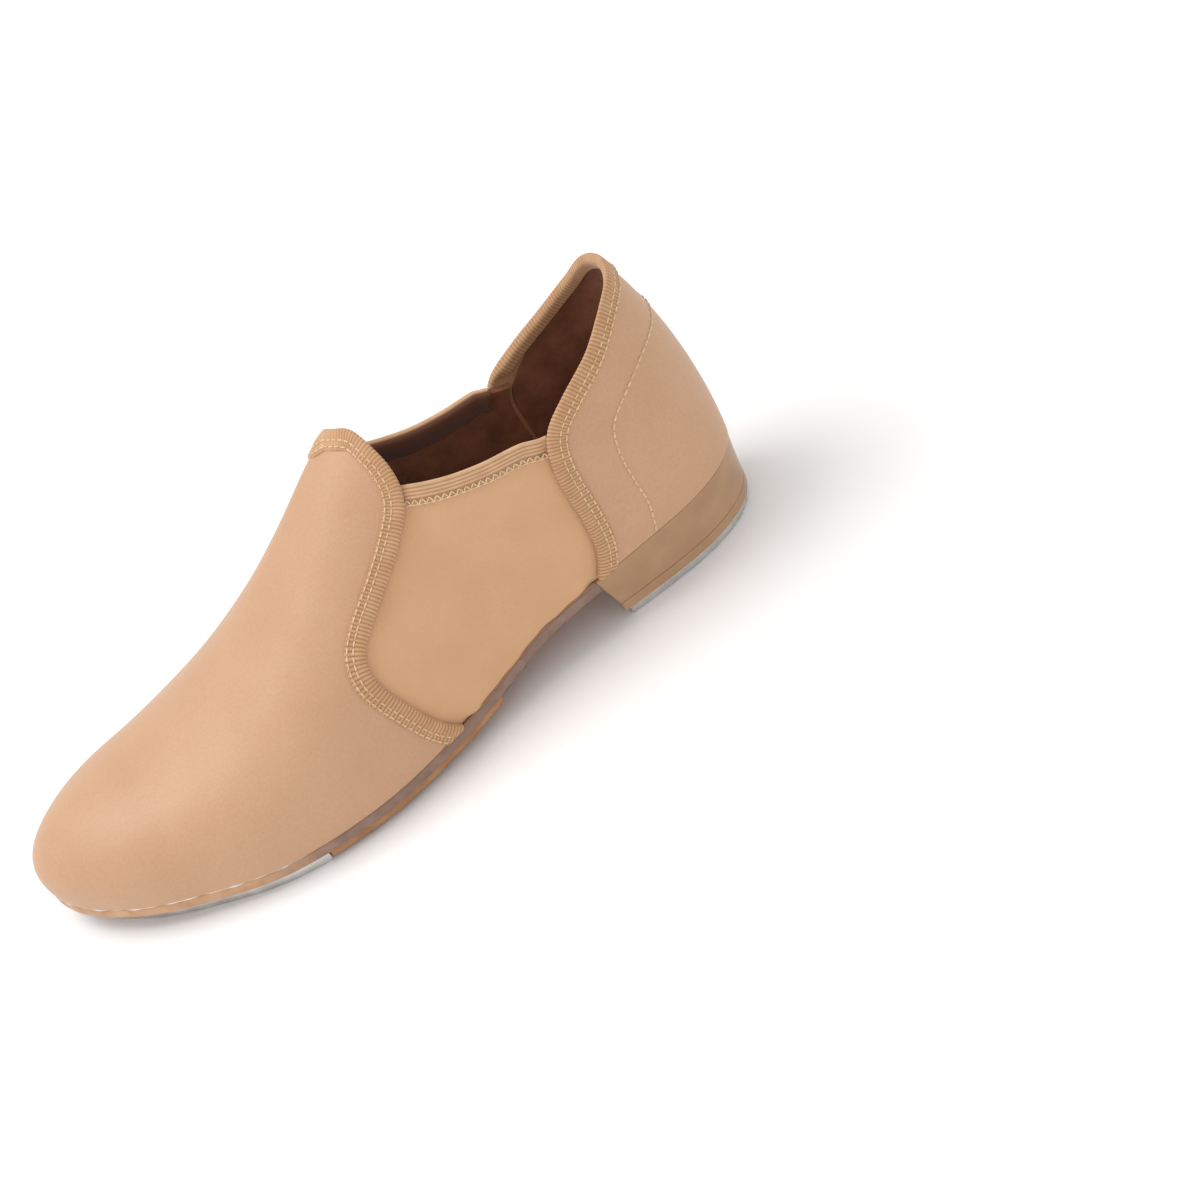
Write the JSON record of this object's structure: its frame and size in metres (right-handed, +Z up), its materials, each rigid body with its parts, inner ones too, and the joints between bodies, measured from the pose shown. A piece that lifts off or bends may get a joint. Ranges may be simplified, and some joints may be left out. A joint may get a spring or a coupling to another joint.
{
  "type": "tap shoe",
  "caption": "Slip-on tap shoe, left foot, with stretch side panels, ribbed bindings, low heel, flexible sole, and aluminium toe and heel taps.",
  "frame": {"origin": "middle of the bounding box in X and Y, on the floor plane that both taps rest on", "axes": "+X from heel to toe, +Y towards the wearer's left, the outer side of the foot, +Z up"},
  "size_m": [0.2614, 0.0866, 0.1017],
  "materials": {
    "upper_leather": "synthetic leather with a fine pressed grain, soft sheen",
    "gore": "smooth stretch neoprene knit, matte",
    "binding": "ribbed grosgrain tape with two rows of stitches",
    "lining": "brushed brown microfibre",
    "stiffener": "thermoplastic impregnated sheet",
    "board": "cellulose fibre board",
    "shank_steel": "tempered steel strip",
    "sole_rubber": "smooth moulded thermoplastic rubber",
    "pad_rubber": "moulded rubber with small diamond studs",
    "heel_cover": "moulded heel, tan cover, soft sheen",
    "tap_aluminium": "cast aluminium, linished face, rough cast edge",
    "screw_steel": "plated steel"
  },
  "bodies": {
    "rearfoot": {"vamp": "upper_leather", "quarter": "upper_leather", "gore_outer": "gore", "gore_inner": "gore", "gore_band_outer": "binding", "gore_band_inner": "binding", "vamp_binding": "binding", "quarter_binding": "binding", "vamp_lining": "lining", "quarter_lining": "lining", "heel_counter": "stiffener", "insole_board": "board", "sock_liner": "lining", "shank": "shank_steel", "outsole": "sole_rubber", "grip_pad": "pad_rubber", "heel_block": "heel_cover", "heel_lift": "heel_cover", "heel_tap": "tap_aluminium", "heel_tap_screw_1": "screw_steel", "heel_tap_screw_2": "screw_steel", "heel_tap_screw_3": "screw_steel", "heel_nail_1": "screw_steel", "heel_nail_2": "screw_steel", "heel_nail_3": "screw_steel", "heel_nail_4": "screw_steel"},
    "forefoot": {"toe_tap": "tap_aluminium", "toe_tap_screw_1": "screw_steel", "toe_tap_screw_2": "screw_steel", "toe_tap_screw_3": "screw_steel", "toe_puff": "stiffener"}
  },
  "joints": [
    {"name": "ball_flex", "type": "hinge", "parent": "rearfoot", "child": "forefoot", "pos_m": [0.0204, 0, 0.006], "axis": [0, -1, 0], "range_deg": [0, 35], "stiffness_Nm_per_rad": 6, "deforming": ["vamp", "vamp_lining", "insole_board", "sock_liner", "outsole", "grip_pad"]}
  ]
}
────────────────────────────────────────
Quote the data above in full, changing nothing.

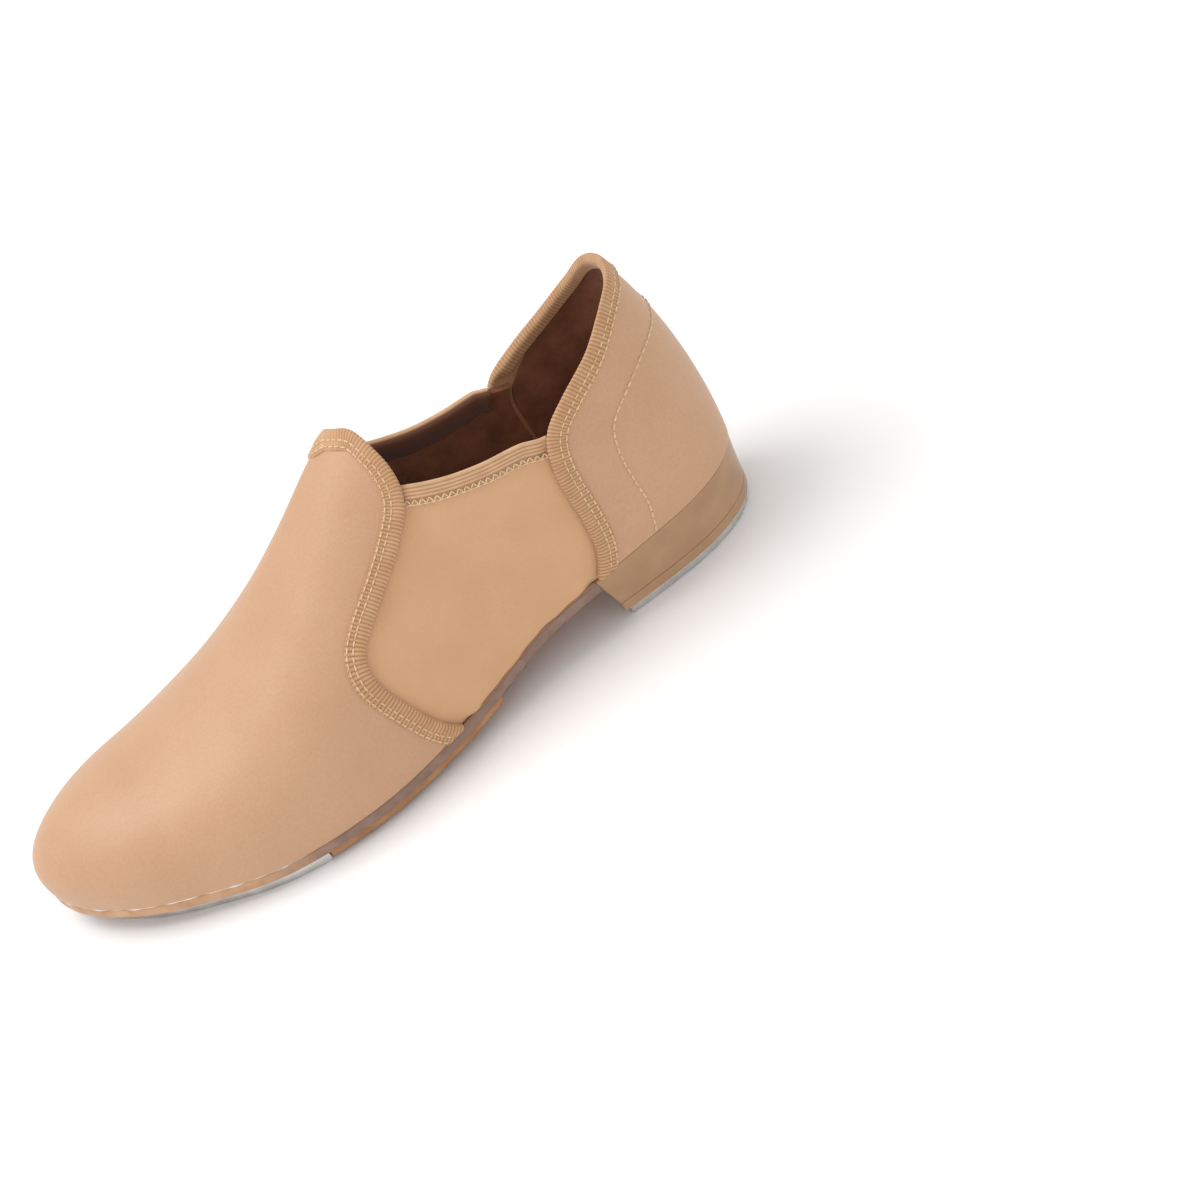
Write the JSON record of this object's structure: its frame and size in metres (right-handed, +Z up), its materials, each rigid body with its parts, inner ones too, and the joints between bodies, measured from the pose shown. A piece that lifts off or bends may get a joint. Ranges may be simplified, and some joints may be left out. A joint may get a spring or a coupling to another joint.
{
  "type": "tap shoe",
  "caption": "Slip-on tap shoe, left foot, with stretch side panels, ribbed bindings, low heel, flexible sole, and aluminium toe and heel taps.",
  "frame": {"origin": "middle of the bounding box in X and Y, on the floor plane that both taps rest on", "axes": "+X from heel to toe, +Y towards the wearer's left, the outer side of the foot, +Z up"},
  "size_m": [0.2614, 0.0866, 0.1017],
  "materials": {
    "upper_leather": "synthetic leather with a fine pressed grain, soft sheen",
    "gore": "smooth stretch neoprene knit, matte",
    "binding": "ribbed grosgrain tape with two rows of stitches",
    "lining": "brushed brown microfibre",
    "stiffener": "thermoplastic impregnated sheet",
    "board": "cellulose fibre board",
    "shank_steel": "tempered steel strip",
    "sole_rubber": "smooth moulded thermoplastic rubber",
    "pad_rubber": "moulded rubber with small diamond studs",
    "heel_cover": "moulded heel, tan cover, soft sheen",
    "tap_aluminium": "cast aluminium, linished face, rough cast edge",
    "screw_steel": "plated steel"
  },
  "bodies": {
    "rearfoot": {"vamp": "upper_leather", "quarter": "upper_leather", "gore_outer": "gore", "gore_inner": "gore", "gore_band_outer": "binding", "gore_band_inner": "binding", "vamp_binding": "binding", "quarter_binding": "binding", "vamp_lining": "lining", "quarter_lining": "lining", "heel_counter": "stiffener", "insole_board": "board", "sock_liner": "lining", "shank": "shank_steel", "outsole": "sole_rubber", "grip_pad": "pad_rubber", "heel_block": "heel_cover", "heel_lift": "heel_cover", "heel_tap": "tap_aluminium", "heel_tap_screw_1": "screw_steel", "heel_tap_screw_2": "screw_steel", "heel_tap_screw_3": "screw_steel", "heel_nail_1": "screw_steel", "heel_nail_2": "screw_steel", "heel_nail_3": "screw_steel", "heel_nail_4": "screw_steel"},
    "forefoot": {"toe_tap": "tap_aluminium", "toe_tap_screw_1": "screw_steel", "toe_tap_screw_2": "screw_steel", "toe_tap_screw_3": "screw_steel", "toe_puff": "stiffener"}
  },
  "joints": [
    {"name": "ball_flex", "type": "hinge", "parent": "rearfoot", "child": "forefoot", "pos_m": [0.0204, 0, 0.006], "axis": [0, -1, 0], "range_deg": [0, 35], "stiffness_Nm_per_rad": 6, "deforming": ["vamp", "vamp_lining", "insole_board", "sock_liner", "outsole", "grip_pad"]}
  ]
}